Now the fun stuff, we actually train the classifier:
#now for some real black box shit:
tic = time.clock()
classifier = nltk.NaiveBayesClassifier.train(training_set)
toc = time.clock()
toc - tic
Out[265]: 908.8567419999999
Step 3: Apply the trained classifier
Once the Naive Bayes Classifier is trained, it is ready to receive input in the form of new tweets to classify. This is where our earlier twitter scraping comes in. We pass our list of a few hundred tweets mentioning @NOAA Fisheries to the classifier and we get back the modeled sentiment (‘positive’ or ‘negative’) of each tweet.
#first a trivial one just to see if things pass the sniff test:
tweet = 'Larry is my friend'
...print classifier.classify(extract_features(tweet.split()))
positive
So now I’m going to try this out on one of the actual tweets that I pulled [in my last post using tweepy to interface with Twitter (https://aaronmams.github.io/Sentiment-Analysis-1-Twitter-Scraping-with-Python/). I intentionally picked a difficult tweet in order to demonstrate some conceptual hurdles with Sentiment Analysis and text classification. The parsed tweet looks like this:
“Under reported fish catch is a serious issue that has to be addressed Kenneth Sherman from NOAAFisheries LME18 https t co zXJX2JHgov”
#finally try the classifier out on the NOAA tweets...
# row 91 in the noaa_tweets is a good reference tweet
noaa_text = noaa_tweets['tweet']
testtweet=noaa_text[91]
testtweet
'"Under-reported #fish catch is a serious issue that has to be addressed", Kenneth Sherman from @NOAAFisheries #LME18 https://t.co/zXJX2JHgov'
#parse it
testtweet = re.sub('[^A-Za-z0-9]+', ' ', testtweet)
#split it
print classifier.classify(extract_features(testtweet.split()))
negative
Our test tweet from the data set of all tweets with an @NOAAFisheries mention is a difficult one to classify as positive or negative because it’s not really either of those. This brings up a few complications with Sentiment Analysis that occured to me while I was doing this:
-
There is a lot of content related to NOAA Fisheries that is news-related. It’s neither positive nor negative but just a statement of fact: “NOAAFisheries establishes new rules for mitigating sea turtle bycatch in the Gulf of Mexico” or “NOAA Fisheries estimates spawning stock biomass of purple delicious fish declined.” I’m not really sure what, if anythign to do about this.
-
Related to number 1 above, there is a lot of content involving NOAA Fishieres on Twitter that is simply people sharing a weblink and mentioning @NOAAFisheres. I suspect I could establish more sophisticated filters when pinging Twitter for data that would solve this problem (if it is a problem)…
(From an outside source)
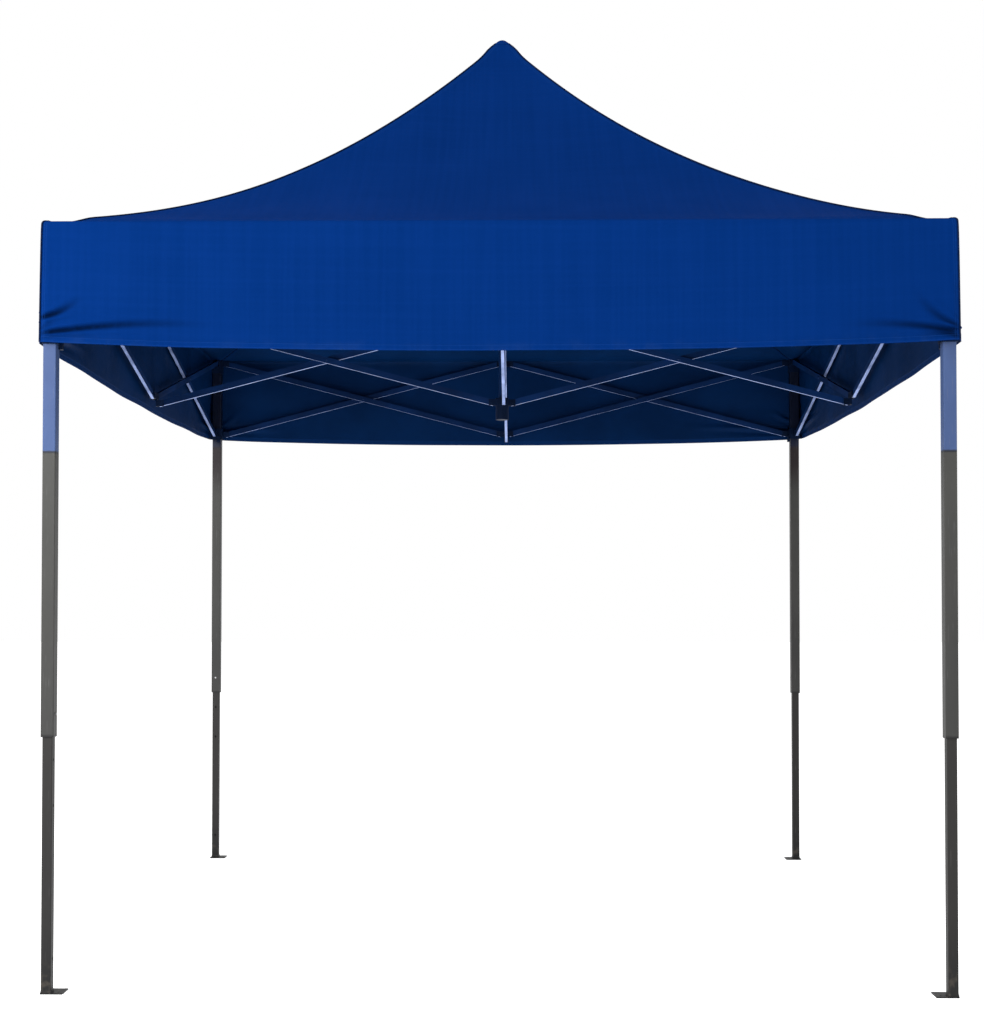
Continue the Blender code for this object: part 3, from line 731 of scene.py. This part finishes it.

Related to issue number 1 about neutral content, I’m currently airing on the side of just forcing a positive/negative classification. In my reading on Naive Bayes I came across the same claim many different times, “Naive Bayes is about 75% accurate at classifying text according to sentiment which is almost as accurate as actual human classification as real humans only agree on sentiment of a group of words about 80% of the time.” This tells me that what I think is ‘neutral’ might in fact have some sentiment so I should go ahead an let the algorithm classify it.
Some Final Words
Here are a couple things I took from my 3 day dive into Sentiment Analysis with Python:
Pay attention to the size training data
It’s probably really important to put some thought and attention into the training data. I didn’t really do this but for a careful, commerical grade, Sentiment Analysis I see this being pretty important. Here are a couple concrete things that occurred to me while doing this:
Most of the tweets in the training data contain one or two Twitter Handles (@JohnWick11, @jeezy2090, etc). I filtered out the ‘@’ but not the related texts. These values (‘JohnWick11’, ‘jeezy’, etc) are showing up as features in my training set and they probably need to be filtered out. At the very least this filtering would have to improve the speed of the training process because, with a training set of 10,000 tweets, I’d be getting rid of at least 10,000 uninformative features.
Pay attention to the relevance of the training data
A lot of the tweets in my training data contained slang and other natural language features that could also be really uninformative for classifying tweets about a government research agency. Maybe, maybe not. I’m not an expert in Sentiment Analysis (I’m hardly even a novice) but I have to wonder if having the tweet, browz on fleek today ya’ll is going to have a lot of linguistic cross-over with the typical NOAA Fisheries Twitter follower.
I’m not fan of throwing away potentially valuable information…but adding more features to the training data clearly comes at a cost and it’s probably worth thinking about whether one really needs “fleek” in thier training dictionary.